Le promesse inadempiute dell’architettura postmoderna
Sono andato di recente a visitare, alla Tate Gallery di Londra, la bella mostra di Barbara Hepworth (arricchita anche da alcuni quadri di grande qualità del suo celebre marito Ben Nicholson), una visita che nuovamente mi ha indotto a riosservare il celebre ampliamento della Tate Gallery progettato e poi costruito da Jim Stirling nel 1980.
Sono passati solo trentacinque anni, ma il 1980 è una data fatale per il destino dell’architettura, poiché negli anni successivi, il successo della formula del Postmodernismo, in cui furono coinvolti tutti i dubbi che dal 1951 si erano sovrapposti all’eredità del Movimento Moderno, è proprio la Tate di Stirtling che viene sempre citata come l’apparire, misurato ma significativo, della crisi dei principi della modernità.
Si tratta dei dubbi nati intorno alla compatibilità metodologica unitaria proposta dal Movimento Moderno, che si era frantumata sia di fronte ai temi del contesto e della storia, sia con l’infrangersi dell’unità dei processi progettuali di architettura, urbanistica e disegno industriale, sia con l’idea di un futuro che proponeva come contenuto il mito della tecnica (e soprattutto quello dell’interpretazione praticistica dell’idea di funzionalismo), al posto degli ideali rivoluzionari delle avanguardie.
A tutto questo si erano confusamente sovrapposti le nostalgie sti-- listiche con pretese eclettico-monumentali, il peggioramento delle condizioni insediative del disegno della città, compreso lo stato disastroso e vasto delle periferie e del progetto di territorio e, oltre a tutto questo, l’idea che il futuro coincidesse, come contenuto anziché come lo strumento, con l’avanzamento delle tecniche, anche interpretate come capaci di dominare i problemi ambientali sempre più evidenti.
Poi gli eventi del Sessantotto che hanno posto, pur senza risolverli, interrogativi importanti, intorno al ruolo sociale dell’architettura, sovente ridicolizzati da proposte evasive, sotto la spinta di una creatività soggettiva che pretendeva essere libera e al di sopra di ogni ostacolo, insieme ad una cattiva della nozione di «decostruttivismo». Tutto questo sepolto sotto la formula del «postmoderno», che pretendeva di rivelare la fine del Movimento Moderno e delle sue aspirazioni linguisticamente e politicamente rivoluzionarie.
Proprio quel progetto della Tate Gallery di Jim Stirling sembra oggi definito dall’apparire in alcuni segni come simbolo miracolosamente risolto, con un architettura di grande qualità, di queste difficoltà che facevano emergere come linee di confine, con eccezioni misuratamente segnalate, la presenza discreta e dialettica nei confronti del tema della relazione tra storia e modernità.

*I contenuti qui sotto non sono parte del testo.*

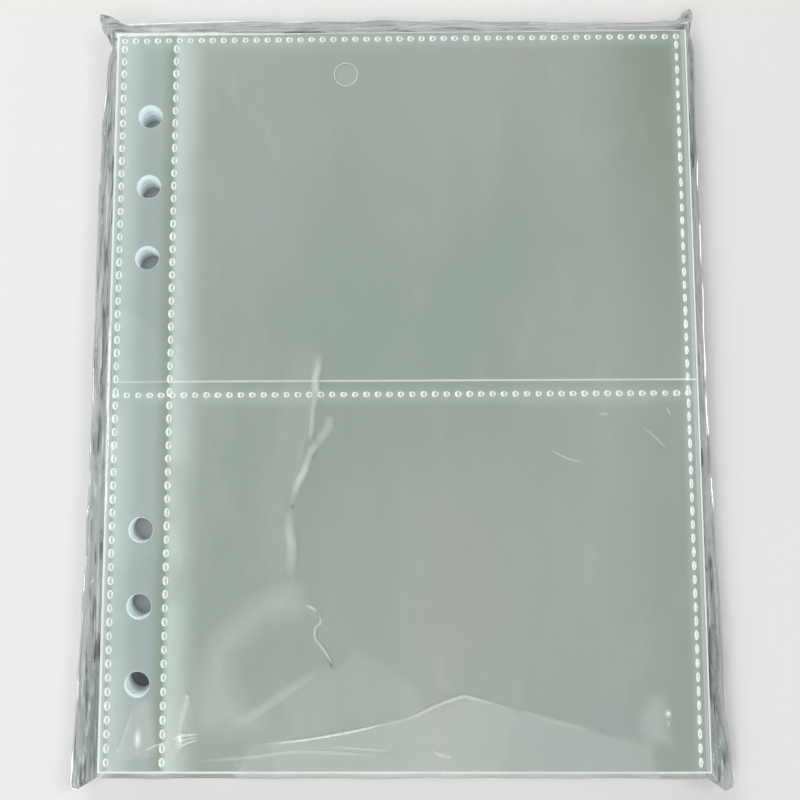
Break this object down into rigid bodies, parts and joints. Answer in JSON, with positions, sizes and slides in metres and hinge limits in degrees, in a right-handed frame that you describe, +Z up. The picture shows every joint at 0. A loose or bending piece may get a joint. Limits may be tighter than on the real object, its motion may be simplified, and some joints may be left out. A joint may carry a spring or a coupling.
{
  "type": "pack of binder pocket pages",
  "caption": "Stack of frosted pocket refill pages for an A5 ring binder, lying flat in a clear film bag with a resealable flap.",
  "frame": {"origin": "on the surface that the pack lies on, under the middle of the bag's outline", "axes": "+Z up through the front of the pack, +Y towards the closed end of the bag, ring holes on the -X side"},
  "size_m": [0.1658, 0.204, 0.0105],
  "materials": {
    "frosted_page_film": "finely frosted polypropylene film, milky where many lie on each other",
    "clear_bag_film": "thin glossy clear film with soft creases",
    "clear_adhesive": "clear pressure-sensitive tape"
  },
  "bodies": {
    "bag": {"bag_front_panel": "clear_bag_film", "bag_front_left_side": "clear_bag_film", "bag_front_right_side": "clear_bag_film", "bag_front_bottom_end": "clear_bag_film", "bag_back_panel": "clear_bag_film", "bag_back_left_side": "clear_bag_film", "bag_back_right_side": "clear_bag_film", "bag_back_bottom_end": "clear_bag_film", "left_side_weld": "clear_bag_film", "right_side_weld": "clear_bag_film", "bottom_fold": "clear_bag_film"},
    "mouth_panel": {"mouth_panel": "clear_bag_film"},
    "seal_flap": {"seal_flap": "clear_bag_film", "adhesive_strip": "clear_adhesive"},
    "pages": {"page_02": "frosted_page_film", "page_03": "frosted_page_film", "page_04": "frosted_page_film", "page_05": "frosted_page_film", "page_06": "frosted_page_film", "page_07": "frosted_page_film", "page_08": "frosted_page_film", "page_09": "frosted_page_film", "page_10": "frosted_page_film", "page_11": "frosted_page_film", "page_12": "frosted_page_film", "page_13": "frosted_page_film", "page_14": "frosted_page_film", "page_15": "frosted_page_film", "page_16": "frosted_page_film", "page_17": "frosted_page_film", "page_18": "frosted_page_film", "page_19": "frosted_page_film", "page_20": "frosted_page_film", "page_21": "frosted_page_film", "page_22": "frosted_page_film", "page_23": "frosted_page_film", "page_24": "frosted_page_film", "page_25": "frosted_page_film"},
    "top_page": {"page_01_back_film": "frosted_page_film", "page_01_upper_pocket_film": "frosted_page_film", "page_01_lower_pocket_film": "frosted_page_film"}
  },
  "joints": [
    {"name": "pages_slide", "type": "slide", "parent": "bag", "child": "pages", "axis": [0, -1, 0], "range_m": [0, 0.19], "deforming": ["mouth_panel", "seal_flap", "adhesive_strip"]},
    {"name": "top_page_slide", "type": "slide", "parent": "pages", "child": "top_page", "axis": [0, -1, 0], "range_m": [0, 0.038]},
    {"name": "mouth_fold", "type": "hinge", "parent": "bag", "child": "mouth_panel", "pos_m": [0, -0.09755, 0.01036], "axis": [-1, 0, 0], "range_deg": [0, 90]},
    {"name": "flap_fold", "type": "hinge", "parent": "mouth_panel", "child": "seal_flap", "pos_m": [0, -0.09755, 0.00005], "axis": [-1, 0, 0], "range_deg": [0, 90]}
  ],
  "couplings": [
    {"joint": "top_page_slide", "follows": "pages_slide", "ratio": 0.2},
    {"joint": "mouth_fold", "follows": "pages_slide", "rad_per_m": 8.26},
    {"joint": "flap_fold", "follows": "pages_slide", "rad_per_m": 8.26}
  ]
}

Così rivedere questo straordinario edificio me lo ha collocato come un esempio di grande valore su cui riflettere con ammirata distanza, ed è una grande fortuna per noi che l’ampliamento della Tate Gallery di Jim Stirling sia, come un monumento, significativamente conservato.
È sufficiente comparare con esso il disastroso stato di costruzioni eterogenee che si sono accumulate quasi naturalmente attorno al «Tate Modern» (al di là di ogni giudizio sul valore della stessa), per comprendere come invece il passo verso la volgarità e l’accumulazione di forme estranee ad ogni verità architettonica si stiano diffondendo come cultura del capitalismo finanziario globale, impadronendosi anche di una città un tempo nobile come Londra.